The rocks embody geological history, but Thorpe’s use of them
also evokes human history – ancient practices such as sand painting
or the use of tally sticks. A day’s walk might be measured out
in different pigments, a rectangle marking each stage of the journey.
The sequenced colours can also look like the legend in an atlas –
brown means mountain, yellow means higher mountain. Except this isn’t
an allusion to the land on paper; these vivid, velvety squares are
the land on paper.
They function both as a direct classification of the variety of the
world and as mementoes with personal narratives. Often places with
some resonant geographic connection will be sampled – two river
mouths or opposing coasts – but sometimes it is simply a case
of 'I was here and then I was here'. So for all the paraphernalia
of fieldwork – the maps, the texts, the timings, the mileage
– these are fundamentally personal journeys, more akin to reflective
pilgrimages than geological studies.
Through mere juxtapositions of dust, these works condense time and
space. Three days and many miles of walking might be summoned in a
few inches of pigment and text.
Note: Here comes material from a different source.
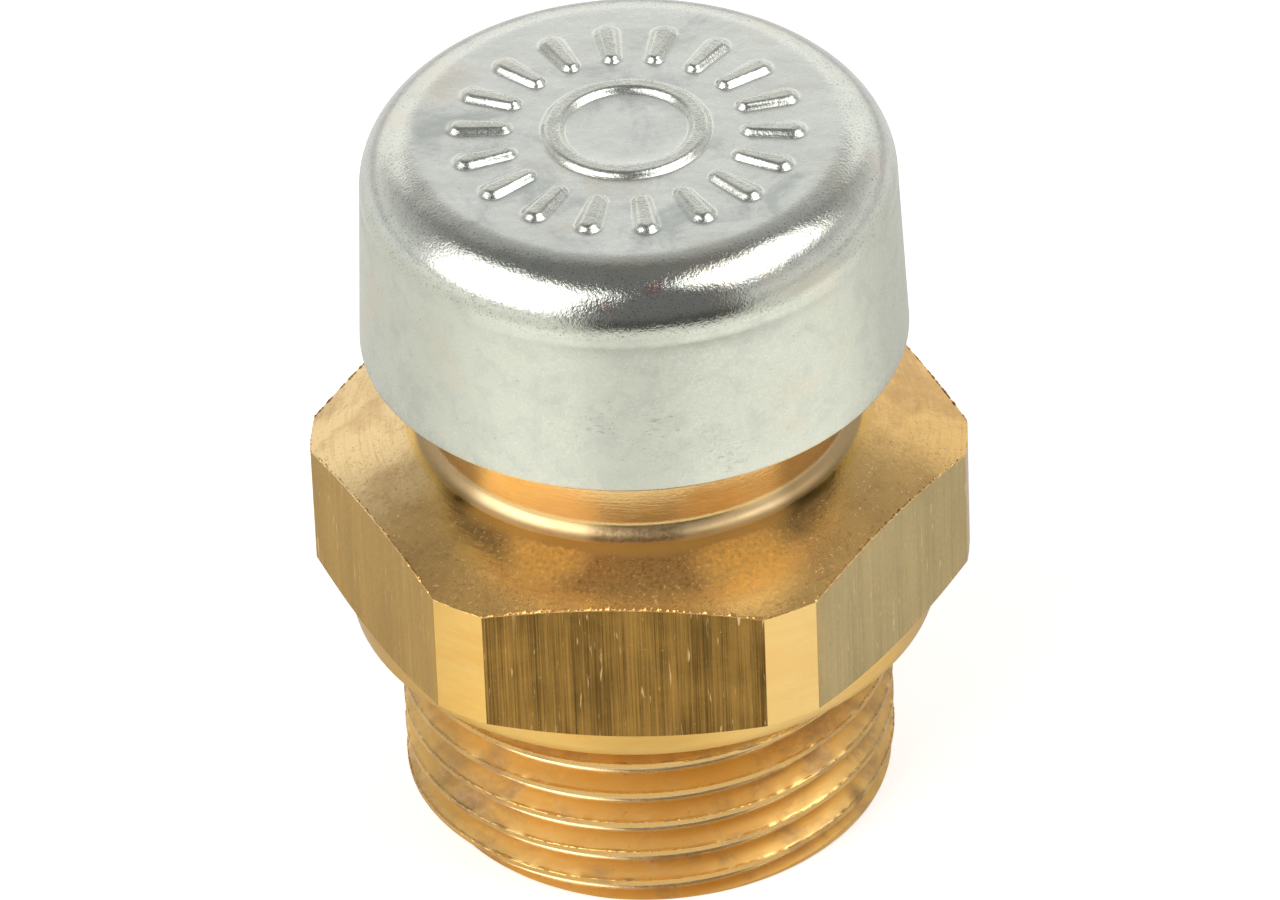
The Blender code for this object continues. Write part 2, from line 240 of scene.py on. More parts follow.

Equally, they are a reminder that,
out in the landscape, millions of years of geological time can be
crossed with a single step. To look at these works is to zoom in and
out over time and space at dizzying speed.
As with walking itself, the process of grinding and gridding is repetitive,
meditative, sometimes laboured. It creates work which invites contemplation,
not just on the land as it is today but the land as it was and as
it will be in millions of years, when it has eroded and reformed itself
– with our bones ground up in all its colours.